Dziś na półmaratonie w Karlowych Warach nie było zawodników z Afryki. Z naszego punktu widzenia znacznie obniżyło to poziom atrakcyjności biegu. Zgodnie z przypuszczeniami wśród mężczyzn wygrał Ukrainiec, wśród kobiet najlepsza Czeszka ostatnich sezonów Eva Vrabcova-Nyvltova.
Młodzi też mieli dziś swoją imprezę, Family Run na dystansie 3km. Biegły w nim dzieciaki z rodzicami czy swoimi szkolnymi trenerami. W sumie w tym biegu wystartowało 2700 osób. Okazało się, że w biegu wystartować może każdy, dla funu. Więc nie planując tego wcześniej, trochę pod sugestią yacoola zarejestrowałam się i pobiegłam. Obawiałam się trochę czy nie potknę się gdzieś o dzieci. Głupio mi było ustawiać się w pierwszym rzędzie, to w końcu bieg organizowany głównie dla nich. Po sygnale startu młodzi wystrzelili jak z procy. Niektórym starczyło pary tylko na kilkaset metrów. Ale było też kilkunastu takich, którzy zameldowali się na finiszu przede mną. Pierwsza na mecie kilkunastoletnia dziewczynka złamała 11 minut. Ja skończyłam z czasem 12:30.
Po biegu wróciliśmy szybko do hotelu. Nasz hotel to betonowe monstrum. Wybudowany w latach 70-tych, dziś straszy swoją budową i szarością. Niemniej jednak to w nim odbywa się słynny festiwal filmowy. Na szczęście same pokoje są bardzo przyjemne, z dużymi balkonami i widokiem na rzekę.
W pokoju wzięłam szybki prysznic i z powrotem poszliśmy na linię startu półmaratonu. Mieliśmy przydzielone miejsca w media carze jadącym przed czołówką biegu. Niestety auto jechało w zbyt dużej odległości, by móc zrobić dobre zdjęcia. Razem z nami był też starszy dziennikarz z Holandii, Rene. Mimo że znamy się z wcześniejszych biegów dopiero dziś przyznał się, że za młodu biegał wyczynowo. Na półtoraka miał czas poniżej 4 minut, niecałe 9:30
na dystansie 3000m z przeszkodami i trochę powyżej 15 minut na piątkę.
Półmaraton w Karlowych Warach jest zorganizowany z dużym rozmachem. Trasa trochę pogarkowata, w części starego miasta prowadzi kostką brukową. Kurs jest tak poprowadzony, że biegacze dwukrotnie mogą biec wzdłuż rzeki i zabytkowej części Karlowych War.
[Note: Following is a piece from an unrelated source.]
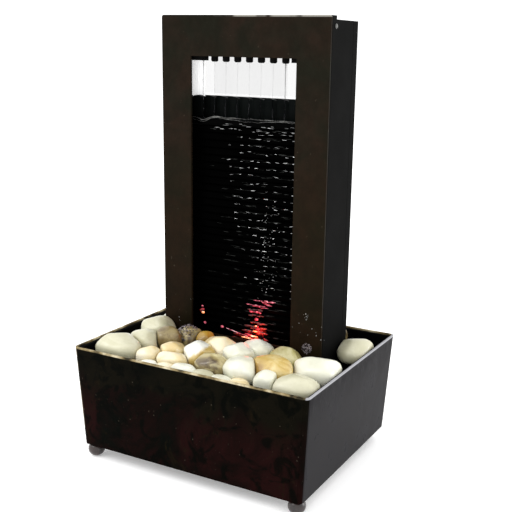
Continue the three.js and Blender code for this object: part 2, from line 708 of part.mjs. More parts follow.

Miasto niewątpliwie jest bardzo urokliwe. Poza festiwalem filmowym, który jest tu organizowany od 72 lat, miejsce przyciąga do siebie zdrowotnymi wodami termalnymi. Mieliśmy dziś okazję przejść się i popróbować wód z 16 gorących źródeł. Woda w nich ma temperaturę nawet 75 stopni C.
Karlowe Wary były ulubionym miejscem wypoczynku cara Piotra Wielkiego. Wierzył on w zbawienne dla zdrowia picie wody zdrojowych. Do dziś jest tu sporo turystów z Rosji. Wzdłuż promenady po obu brzegach rzeki Tepli, pełnej pstrągów, pełno jest drogich butików znanych projektantów.
W każdej ładnie odnowionej kamieniczce są hotele oferujące usługi SPA. Kolejką torową można wjechać na pobliskie wzgórze i podziwiać panoramę miasta.
Jest to miejsce, które poza biegiem ma bardzo wiele do zaoferowania.